A company that makes microalgae from the by-products of whisky that can be used as fish food for farmed salmon has secured a £500,000 investment to expand its business.

Whisky-based fish food could “revolutionise” the Scottish agricultural industry, according to MiAlgae

MiAlgae, founded by former Edinburgh University student Douglas Martin, uses by-products from the distilling process to grow Omega 3-rich algae for feeding farmed salmon.

Martin founded the business in 2016 as a means of producing an “economically and environmentally-friendly” fish feed to support Scottish fish farms, which produce over 160,000 tons of salmon every year.

Currently, fish are fed pellets made of fishmeal, fish oil, grains, soy and vitamins, as well as “poultry byproducts.”

It means that more small fish, per pound, are used to feed farmed salmon than the weight of fish the farms actually produce.

Martin’s invention replaces the need to mince up other small fish to feed other fish, and instead uses waste water from the whisky industry to cultivate a completely sustainable microalgae fish feed.

This week, the entrepreneur received a £500,000 grant from Equity Gap, the Scottish Investment Bank and Old College Capita – the venture fund of Edinburgh University – to test its technology on a larger scale, as reported by the BBC.

“This investment will fund the initial scale-up steps and de-risk our commercial facility.

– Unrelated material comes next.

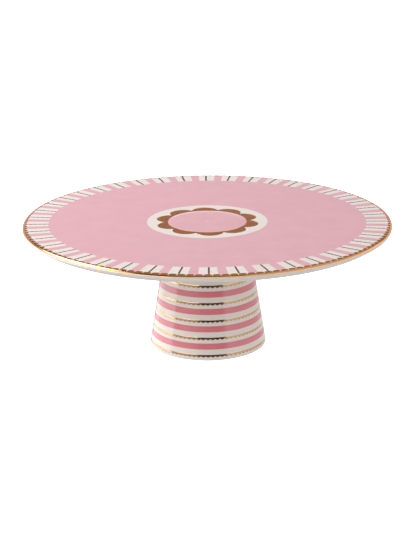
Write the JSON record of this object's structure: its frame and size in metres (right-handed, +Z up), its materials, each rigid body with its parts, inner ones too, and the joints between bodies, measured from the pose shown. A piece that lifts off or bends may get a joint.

It certainly sets us on track to achieve our ambitions,” he said.

“We’re looking at multiple industries in the supply side, multiple industries at the product side, then diversification into multiple products beyond feeds. There are lots of things we can do with our products.”

Martin will use the investment to expand his team and build a pilot plant for its technology at a whisky distillery.